**THE TASK:** Give the data again exactly, from its opening line through the line in which "return f.put(Base_Color=base, Roughness=rough[0]" appears.

**INFORMATION SHOWN:**
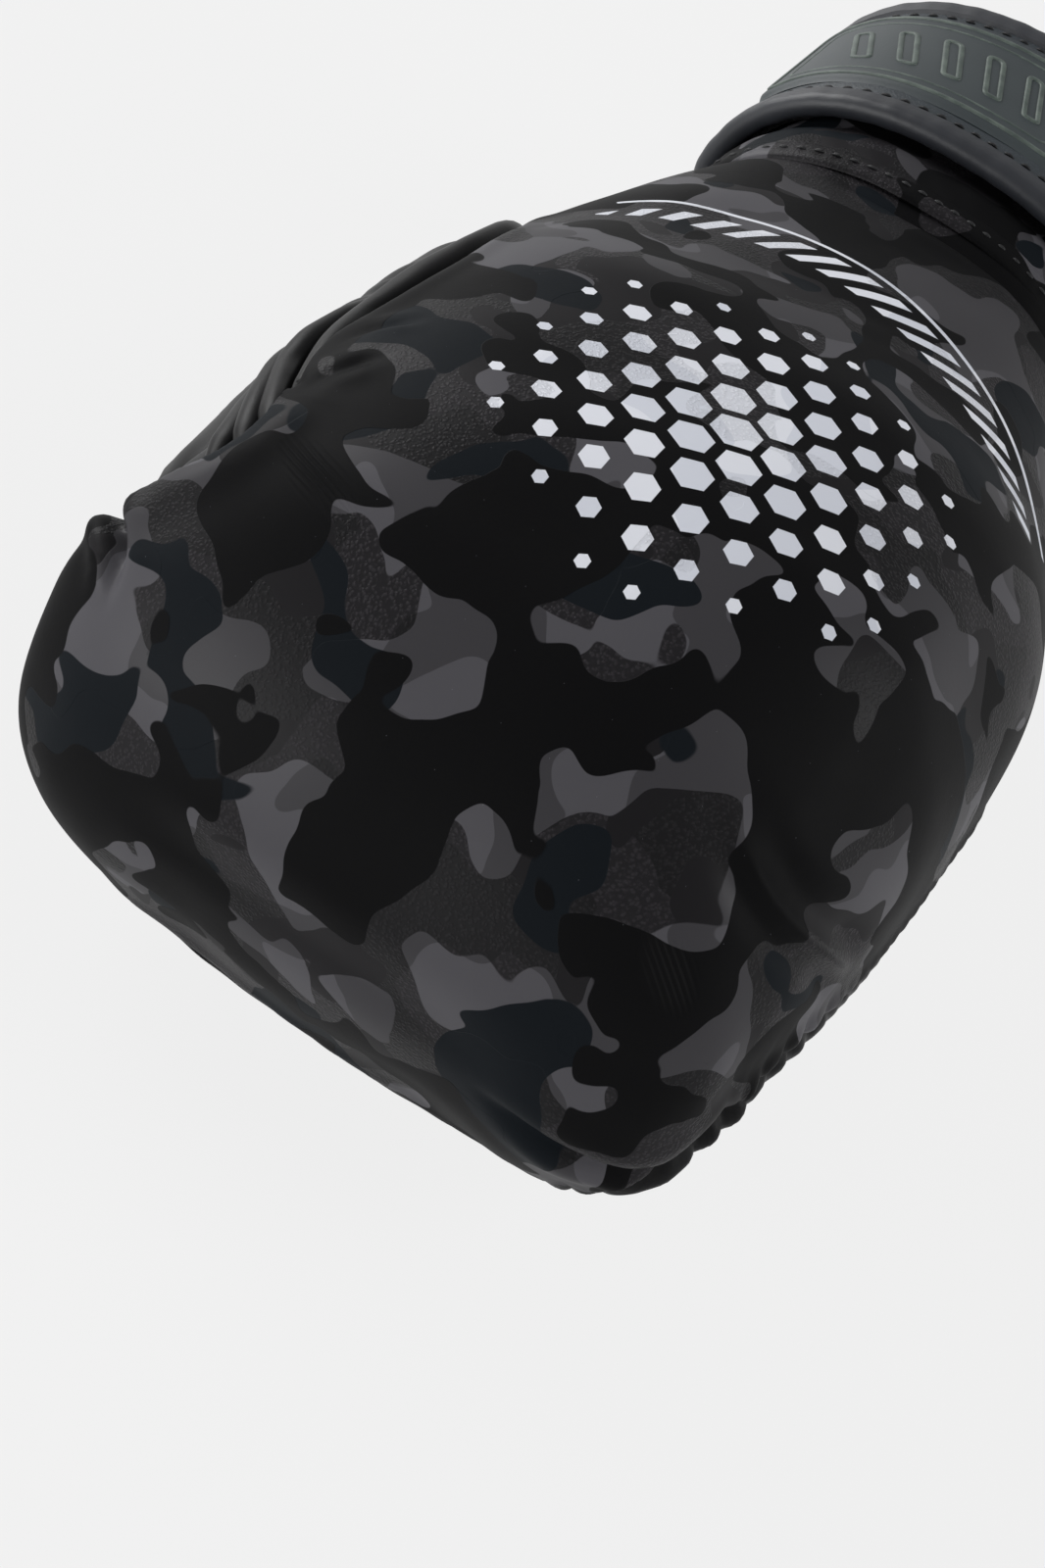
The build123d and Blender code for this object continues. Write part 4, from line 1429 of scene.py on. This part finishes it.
def strap_cover():
    """Slate synthetic leather with a very fine grain, and painted shade in the grain's grooves."""
    f = Finish("strap_cover", Specular_IOR_Level=0.4)
    fine = f.noise(3.0, 3.0, 0.6)
    grain = f.cells(1.3, "DISTANCE_TO_EDGE", f.warped(0.7, 1.0)).step(0.02, 0.3)
    patch = f.noise(0.05, 2.0)
    base = patch.mix(tone(46, 51, 55), tone(56, 62, 67))
    # painted shade: darker along the grooves between the grain's cells
    base = ((1 - grain) * 0.3).mix(base, tone(32, 35, 38))
    normal = f.bump(fine * 0.2 + grain * 0.35, 0.15, 0.7)
    return f.put(Base_Color=base, Roughness=0.46 + patch * 0.1, Normal=normal)


def plain_material(name, relief, patch_size, dark, light, rough, depth, **fixed):
    """A plain material that varies slowly between two tones, with a fine relief."""
    f = Finish(name, Specular_IOR_Level=0.4, **fixed)
    fine = f.noise(*relief)
    patch = f.noise(patch_size, 2.0)
    base = patch.mix(tone(*dark), tone(*light))
    return f.put(Base_Color=base, Roughness=rough[0] + patch * rough[1], Normal=f.bump(fine, *depth))


def glossy_binding():
    """Glossy black binding tape, with small stretch wrinkles."""
    return plain_material("glossy_binding", (0.45, 4.0, 0.6, 0.5), 0.08, (15, 15, 17), (24, 24, 26),
                          (0.34, 0.14), (0.2, 0.4), Coat_Weight=0.15, Coat_Roughness=0.3)


def rolled_edge():
    """The strap's rolled edge: its own leather over a cord, smooth with small stretch marks."""
    return plain_material("rolled_edge", (0.45, 4.0, 0.6, 0.4), 0.08, (34, 36, 40), (46, 48, 53),
                          (0.42, 0.12), (0.2, 0.4))


def thread():
    """Twisted black thread."""
    f = Finish("thread", Specular_IOR_Level=0.35)
    twist = f.noise(3.5, 2.0)
    return f.put(Base_Color=twist.mix(tone(12, 12, 13), tone(34, 35, 37)), Roughness=0.5 + twist * 0.2,
                 Normal=f.bump(twist, 0.12, 0.8))


def lining_cloth():
    """Closely knitted lining, with painted shade between its loops."""
    f = Finish("lining_cloth", Specular_IOR_Level=0.2, Sheen_Weight=0.25)
    knit = f.cells(0.9, "F1", randomness=0.35)
    pile = f.noise(1.6, 3.0)
    # painted shade: darker between the knit's loops, where the bump dips
    base = knit.step(0.1, 0.9).mix(tone(44, 45, 48), tone(20, 20, 22))
    normal = f.bump(knit * -0.6 + pile * 0.3, 0.4, 0.8)
    return f.put(Base_Color=base, Roughness=0.85 + pile * 0.1, Normal=normal)


def elastic():
    """Ribbed woven elastic, painted lighter on its ribs and darker in their grooves, as light and shade."""
    f = Finish("elastic", Specular_IOR_Level=0.25)
    x, y, _ = f.axes()
    rib = (x * (2 * math.pi / 1.5)).maths("SINE") * 0.5 + 0.5
    weave = (y * (2 * math.pi / 0.8)).maths("SINE") * 0.5 + 0.5
    # painted light and shade: lighter on the ribs and the weave's rows, darker in the grooves between them
    base = (rib * 0.7 + weave * 0.3).mix(tone(12, 12, 13), tone(38, 38, 40))
    return f.put(Base_Color=base, Roughness=0.75 + 0.1 * weave, Normal=f.bump(rib + 0.3 * weave, 0.35, 0.8))


def hook_and_loop():
    """The fuzzy loops and stiff hooks of the fastener."""
    f = Finish("hook_and_loop", Specular_IOR_Level=0.25, Sheen_Weight=0.2)
    nap = f.noise(1.4, 4.0, 0.75, 0.4)
    curl = f.cells(1.1, "F1")
    base = nap.step(0.3, 0.7).mix(tone(10, 10, 11), tone(46, 46, 48))
    return f.put(Base_Color=base, Roughness=0.8 + 0.15 * nap, Normal=f.bump(nap + curl * 0.6, 0.6, 0.9))


def badge_rubber():
    """Moulded rubber, matt slate."""
    return plain_material("badge_rubber", (1.8, 3.0), 0.07, (44, 50, 53), (54, 61, 63), (0.5, 0.1),
                          (0.06, 0.6))


def frame_rubber():
    """The badge's raised lines, a lighter greenish grey worn at their tops."""
    f = Finish("frame_rubber", Specular_IOR_Level=0.4)
    worn = f.noise(0.25, 4.0, 0.6)
    base = worn.step(0.35, 0.7).mix(tone(58, 68, 64), tone(84, 94, 88))
    return f.put(Base_Color=base, Roughness=0.45 + worn * 0.15, Normal=f.bump(f.noise(1.5, 2.0), 0.05, 0.5))


# ---------------------------------------------------------------- the studio
BACKDROP = (0.879, 0.879, 0.879, 1)
CAMERA_AIM = (-8.47, 99.2, 60.0)
CAMERA_DISTANCE = 550.23
# area lights: name, place, aim, size, watts
LAMPS = (
    ("key", (1.9, -0.7, 1.1), (0, 0, 0.05), (1.6, 1.4), 46),
    ("front", (1.3, 1.9, 0.6), (0, 0.05, 0.05), (1.4, 0.9), 30),
    ("fill", (-1.9, -0.4, 1.4), (0, 0, 0.05), (1.4, 1.4), 34),
)


def make_camera():
    azimuth, elevation, roll = math.radians(194.31), math.radians(42.73), math.radians(23.5)
    back = Vector((math.sin(azimuth) * math.cos(elevation), -math.cos(azimuth) * math.cos(elevation),
                   math.sin(elevation)))
    level = (-back).cross(Vector((0, 0, 1))).normalized()
    up = level.cross(-back)
    right = math.cos(roll) * level + math.sin(roll) * up
    top = -math.sin(roll) * level + math.cos(roll) * up
    bpy.ops.object.camera_add()
    camera = bpy.context.active_object
    camera.name = "studio_camera"
    camera.data.lens = 75.12
    camera.data.sensor_width = 36
    camera.data.clip_start = 0.01
    camera.data.clip_end = 50
    turn = Matrix((right, top, back)).transposed().to_4x4()
    aim = Vector(CAMERA_AIM) * MM
    camera.matrix_world = Matrix.Translation(aim + back * CAMERA_DISTANCE * MM) @ turn
    bpy.context.scene.camera = camera


def soft_light(name, place, aim, size, watts):
    bpy.ops.object.light_add(type="AREA")
    lamp = bpy.context.active_object
    lamp.name = name
    lamp.data.shape = "RECTANGLE"
    lamp.data.size, lamp.data.size_y = size
    lamp.data.energy = watts
    place, aim = Vector(place), Vector(aim)
    turn = (place - aim).to_track_quat("Z", "Y").to_matrix().to_4x4()
    lamp.matrix_world = Matrix.Translation(place) @ turn


def seen_rays(first):
    """1 for the rays that see the backdrop itself, in the picture or mirrored in the object."""
    node = first.add("ShaderNodeLightPath").socket.node
    rays = Shade(first.tree, node.outputs["Is Camera Ray"])
    for name in ("Is Glossy Ray", "Is Transmission Ray"):
        rays = rays.more(Shade(first.tree, node.outputs[name]))
    return rays


def make_floor():
    bpy.ops.mesh.primitive_plane_add(size=6)
    floor = object_from("studio_floor")
    for v in floor.data.vertices:
        v.co.z = -0.0002
    material = bpy.data.materials.new("studio_floor")
    material.use_nodes = True
    tree = material.node_tree
    tree.nodes.clear()
    first = Shade(tree)
    matt = first.add("ShaderNodeBsdfDiffuse", {"Color": (0.9, 0.9, 0.9, 1)})
    white = first.add("ShaderNodeEmission", {"Color": BACKDROP, "Strength": 1.0})
    mixed = first.add("ShaderNodeMixShader", {0: seen_rays(first) * 0.95, 1: matt, 2: white})
    output = tree.nodes.new("ShaderNodeOutputMaterial")
    tree.links.new(mixed.socket, output.inputs[0])
    floor.data.materials.append(material)


def make_world():
    world = bpy.data.worlds.new("studio")
    bpy.context.scene.world = world
    world.use_nodes = True
    tree = world.node_tree
    tree.nodes.clear()
    first = Shade(tree)
    direction = first.add("ShaderNodeTexCoord")
    high = first.add("ShaderNodeSeparateXYZ", {0: direction}, 2)
    backdrop = 1 - high.step(0.15, 0.4)
    light = first.add("ShaderNodeBackground", {"Color": (1, 1, 1, 1), "Strength": 0.22})
    white = first.add("ShaderNodeBackground", {"Color": BACKDROP, "Strength": 1.0})
    mixed = first.add("ShaderNodeMixShader", {0: seen_rays(first) * backdrop, 1: light, 2: white})
    output = tree.nodes.new("ShaderNodeOutputWorld")
    tree.links.new(mixed.socket, output.inputs[0])


def main():
    bpy.context.scene.view_settings.view_transform = "Standard"
    make_camera()
    make_world()
    make_floor()
    for lamp in LAMPS:
        soft_light(*lamp)
    back, *smooth_pieces = hand_pieces()
    smooth_pieces += [*make_thumb(), make_web()]
    cover, cuff_lining, binding = make_cuff()
    welt, welt_stitches = make_welt()
    gusset = make_gusset()
    hand_lining = make_hand_lining()
    lower, upper, lower_roll, upper_roll, lower_stitches, upper_stitches = make_strap()
    badge, raised = make_badge()
    fasteners = [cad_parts[name] for name in ("loop_field", "hook_field")]
    for make_material, pieces in (
            (printed_cover, (back, cover, welt)),
            (smooth_cover, smooth_pieces),
            (strap_cover, (lower, upper)),
            (glossy_binding, (binding,)),
            (rolled_edge, (lower_roll, upper_roll)),
            (thread, (welt_stitches, lower_stitches, upper_stitches)),
            (lining_cloth, (cuff_lining, hand_lining)),
            (elastic, (gusset,)),
            (hook_and_loop, fasteners),
            (badge_rubber, (badge,)),
            (frame_rubber, (raised,))):
        material = make_material()
        for obj in pieces:
            obj.data.materials.clear()
            obj.data.materials.append(material)
    bpy.ops.object.select_all(action="DESELECT")


main()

**FINISHED EXERCISE:**
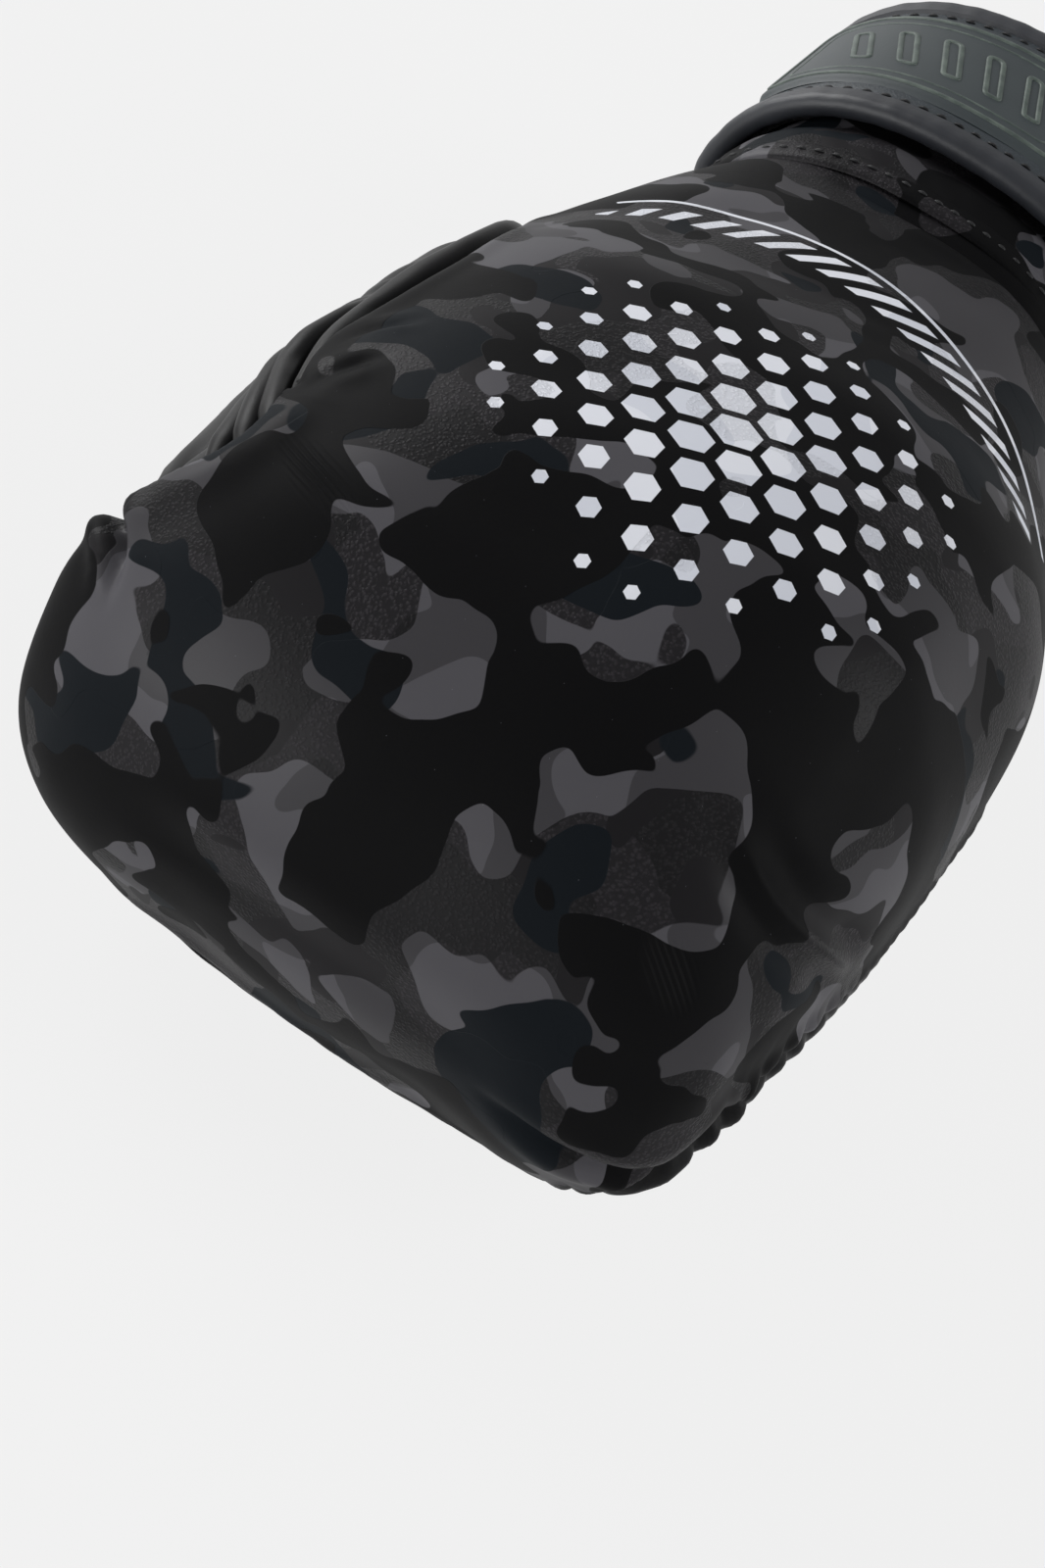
The build123d and Blender code for this object continues. Write part 4, from line 1429 of scene.py on. This part finishes it.
def strap_cover():
    """Slate synthetic leather with a very fine grain, and painted shade in the grain's grooves."""
    f = Finish("strap_cover", Specular_IOR_Level=0.4)
    fine = f.noise(3.0, 3.0, 0.6)
    grain = f.cells(1.3, "DISTANCE_TO_EDGE", f.warped(0.7, 1.0)).step(0.02, 0.3)
    patch = f.noise(0.05, 2.0)
    base = patch.mix(tone(46, 51, 55), tone(56, 62, 67))
    # painted shade: darker along the grooves between the grain's cells
    base = ((1 - grain) * 0.3).mix(base, tone(32, 35, 38))
    normal = f.bump(fine * 0.2 + grain * 0.35, 0.15, 0.7)
    return f.put(Base_Color=base, Roughness=0.46 + patch * 0.1, Normal=normal)


def plain_material(name, relief, patch_size, dark, light, rough, depth, **fixed):
    """A plain material that varies slowly between two tones, with a fine relief."""
    f = Finish(name, Specular_IOR_Level=0.4, **fixed)
    fine = f.noise(*relief)
    patch = f.noise(patch_size, 2.0)
    base = patch.mix(tone(*dark), tone(*light))
    return f.put(Base_Color=base, Roughness=rough[0] + patch * rough[1], Normal=f.bump(fine, *depth))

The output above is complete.